* [DIRECTIONS] Give back exactly the lines from the start of the listing to the line containing "# The origin", inclusive, and nothing beyond them.

- - -

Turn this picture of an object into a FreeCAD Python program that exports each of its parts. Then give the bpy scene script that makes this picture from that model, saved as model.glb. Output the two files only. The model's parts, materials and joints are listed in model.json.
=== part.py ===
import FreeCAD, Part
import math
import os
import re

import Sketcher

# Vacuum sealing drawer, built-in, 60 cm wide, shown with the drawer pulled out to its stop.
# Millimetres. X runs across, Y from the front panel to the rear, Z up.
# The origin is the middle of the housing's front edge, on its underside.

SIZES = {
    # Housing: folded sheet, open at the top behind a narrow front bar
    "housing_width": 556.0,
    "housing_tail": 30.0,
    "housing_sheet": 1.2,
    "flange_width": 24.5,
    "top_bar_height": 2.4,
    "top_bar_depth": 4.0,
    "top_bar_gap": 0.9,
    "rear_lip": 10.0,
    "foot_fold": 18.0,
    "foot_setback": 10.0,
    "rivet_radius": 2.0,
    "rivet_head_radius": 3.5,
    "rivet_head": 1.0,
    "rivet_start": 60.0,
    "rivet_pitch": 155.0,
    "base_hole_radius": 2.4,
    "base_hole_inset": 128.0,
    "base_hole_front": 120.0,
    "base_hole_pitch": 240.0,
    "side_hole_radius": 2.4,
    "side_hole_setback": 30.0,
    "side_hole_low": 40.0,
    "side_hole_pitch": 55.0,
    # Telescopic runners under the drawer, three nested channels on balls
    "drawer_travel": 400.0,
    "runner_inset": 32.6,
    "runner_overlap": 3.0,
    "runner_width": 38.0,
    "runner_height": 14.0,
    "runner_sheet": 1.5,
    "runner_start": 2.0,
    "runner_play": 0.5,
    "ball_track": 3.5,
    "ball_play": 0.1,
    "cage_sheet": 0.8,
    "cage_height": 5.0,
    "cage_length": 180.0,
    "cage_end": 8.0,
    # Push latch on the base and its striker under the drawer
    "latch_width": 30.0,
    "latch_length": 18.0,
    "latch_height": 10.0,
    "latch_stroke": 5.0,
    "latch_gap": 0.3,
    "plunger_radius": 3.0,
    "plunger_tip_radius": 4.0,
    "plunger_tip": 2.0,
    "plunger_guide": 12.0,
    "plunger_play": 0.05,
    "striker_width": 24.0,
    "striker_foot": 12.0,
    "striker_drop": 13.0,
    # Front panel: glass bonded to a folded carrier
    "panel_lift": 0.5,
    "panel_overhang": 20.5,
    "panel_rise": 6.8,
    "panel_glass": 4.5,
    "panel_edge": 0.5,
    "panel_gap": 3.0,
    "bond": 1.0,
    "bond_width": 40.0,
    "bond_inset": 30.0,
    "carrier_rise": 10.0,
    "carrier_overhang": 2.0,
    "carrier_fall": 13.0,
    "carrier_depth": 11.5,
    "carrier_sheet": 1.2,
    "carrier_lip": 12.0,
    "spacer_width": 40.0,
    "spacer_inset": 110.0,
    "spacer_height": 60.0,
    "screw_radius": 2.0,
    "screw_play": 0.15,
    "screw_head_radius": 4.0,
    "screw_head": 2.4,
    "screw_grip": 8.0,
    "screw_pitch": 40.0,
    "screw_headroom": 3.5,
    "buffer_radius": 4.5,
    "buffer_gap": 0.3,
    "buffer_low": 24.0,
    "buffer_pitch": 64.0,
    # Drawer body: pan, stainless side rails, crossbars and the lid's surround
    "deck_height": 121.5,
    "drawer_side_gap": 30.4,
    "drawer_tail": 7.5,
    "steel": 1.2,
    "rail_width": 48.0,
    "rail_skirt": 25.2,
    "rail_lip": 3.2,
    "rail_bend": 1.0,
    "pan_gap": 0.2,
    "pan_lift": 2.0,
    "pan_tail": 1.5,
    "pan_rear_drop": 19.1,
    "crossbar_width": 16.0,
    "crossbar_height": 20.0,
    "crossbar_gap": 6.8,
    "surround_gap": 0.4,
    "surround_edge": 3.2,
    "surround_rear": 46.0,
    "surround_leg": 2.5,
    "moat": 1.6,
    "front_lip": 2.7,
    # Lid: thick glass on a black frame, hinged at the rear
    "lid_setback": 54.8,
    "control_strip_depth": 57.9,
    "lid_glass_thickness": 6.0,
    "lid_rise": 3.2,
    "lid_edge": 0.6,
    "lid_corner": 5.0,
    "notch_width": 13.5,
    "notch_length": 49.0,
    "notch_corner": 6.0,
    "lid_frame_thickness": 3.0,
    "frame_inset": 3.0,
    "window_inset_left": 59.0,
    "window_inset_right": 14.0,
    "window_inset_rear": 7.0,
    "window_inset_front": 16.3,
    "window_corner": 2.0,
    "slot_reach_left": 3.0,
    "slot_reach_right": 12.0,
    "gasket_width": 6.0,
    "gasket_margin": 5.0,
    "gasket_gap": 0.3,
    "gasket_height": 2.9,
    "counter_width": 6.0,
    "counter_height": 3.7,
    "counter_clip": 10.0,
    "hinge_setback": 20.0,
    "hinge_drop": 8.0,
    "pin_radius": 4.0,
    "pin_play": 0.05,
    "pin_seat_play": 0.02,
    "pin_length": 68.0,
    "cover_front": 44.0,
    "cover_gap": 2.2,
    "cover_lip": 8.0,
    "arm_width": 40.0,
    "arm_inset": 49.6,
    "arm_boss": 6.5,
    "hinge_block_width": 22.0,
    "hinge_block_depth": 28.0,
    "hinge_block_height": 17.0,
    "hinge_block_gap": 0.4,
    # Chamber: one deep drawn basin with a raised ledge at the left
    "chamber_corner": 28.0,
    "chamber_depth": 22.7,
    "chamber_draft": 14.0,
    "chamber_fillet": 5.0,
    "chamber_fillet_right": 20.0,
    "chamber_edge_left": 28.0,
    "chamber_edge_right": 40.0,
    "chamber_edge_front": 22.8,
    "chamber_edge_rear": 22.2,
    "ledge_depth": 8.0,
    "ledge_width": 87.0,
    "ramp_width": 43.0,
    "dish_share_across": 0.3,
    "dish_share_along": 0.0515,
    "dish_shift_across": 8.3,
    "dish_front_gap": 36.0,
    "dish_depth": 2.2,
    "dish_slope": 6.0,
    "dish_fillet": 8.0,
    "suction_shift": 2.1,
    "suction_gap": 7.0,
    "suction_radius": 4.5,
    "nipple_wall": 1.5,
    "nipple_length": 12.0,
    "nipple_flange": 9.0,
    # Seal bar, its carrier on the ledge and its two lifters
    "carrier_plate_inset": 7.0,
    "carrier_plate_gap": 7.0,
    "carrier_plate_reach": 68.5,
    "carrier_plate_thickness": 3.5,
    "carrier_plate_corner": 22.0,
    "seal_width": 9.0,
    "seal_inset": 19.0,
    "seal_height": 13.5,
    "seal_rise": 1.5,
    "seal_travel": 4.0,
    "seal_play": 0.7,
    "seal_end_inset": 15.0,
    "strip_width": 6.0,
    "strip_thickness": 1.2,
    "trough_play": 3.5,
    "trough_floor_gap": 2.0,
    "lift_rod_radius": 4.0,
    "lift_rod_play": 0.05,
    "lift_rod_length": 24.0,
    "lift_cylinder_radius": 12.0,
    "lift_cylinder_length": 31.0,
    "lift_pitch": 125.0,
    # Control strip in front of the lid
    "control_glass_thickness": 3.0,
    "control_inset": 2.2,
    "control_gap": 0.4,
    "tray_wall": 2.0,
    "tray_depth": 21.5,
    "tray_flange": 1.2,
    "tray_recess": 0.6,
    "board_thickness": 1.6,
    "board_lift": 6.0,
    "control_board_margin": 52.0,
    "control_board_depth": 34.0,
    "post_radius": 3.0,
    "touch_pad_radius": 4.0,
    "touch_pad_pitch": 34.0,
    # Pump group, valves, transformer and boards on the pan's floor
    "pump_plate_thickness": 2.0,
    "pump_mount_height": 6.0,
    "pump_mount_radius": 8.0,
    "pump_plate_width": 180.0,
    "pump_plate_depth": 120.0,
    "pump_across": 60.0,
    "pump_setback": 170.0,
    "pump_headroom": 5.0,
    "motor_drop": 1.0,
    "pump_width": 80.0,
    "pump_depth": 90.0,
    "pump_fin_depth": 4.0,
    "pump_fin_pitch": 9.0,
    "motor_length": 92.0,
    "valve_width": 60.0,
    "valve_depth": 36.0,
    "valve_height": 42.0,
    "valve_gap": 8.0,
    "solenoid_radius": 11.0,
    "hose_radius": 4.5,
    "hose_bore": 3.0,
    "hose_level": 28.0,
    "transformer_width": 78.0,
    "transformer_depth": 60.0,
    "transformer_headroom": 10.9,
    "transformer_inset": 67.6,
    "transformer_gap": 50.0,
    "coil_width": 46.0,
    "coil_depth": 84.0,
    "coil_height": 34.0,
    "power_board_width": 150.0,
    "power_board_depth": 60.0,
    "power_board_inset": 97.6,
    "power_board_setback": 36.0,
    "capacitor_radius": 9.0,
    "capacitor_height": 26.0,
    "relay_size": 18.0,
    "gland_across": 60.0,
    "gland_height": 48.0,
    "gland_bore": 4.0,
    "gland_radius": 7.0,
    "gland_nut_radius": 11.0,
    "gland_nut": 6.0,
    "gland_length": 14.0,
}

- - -

* [FINAL RESULT]
Turn this picture of an object into a FreeCAD Python program that exports each of its parts. Then give the bpy scene script that makes this picture from that model, saved as model.glb. Output the two files only. The model's parts, materials and joints are listed in model.json.
=== part.py ===
import FreeCAD, Part
import math
import os
import re

import Sketcher

# Vacuum sealing drawer, built-in, 60 cm wide, shown with the drawer pulled out to its stop.
# Millimetres. X runs across, Y from the front panel to the rear, Z up.
# The origin is the middle of the housing's front edge, on its underside.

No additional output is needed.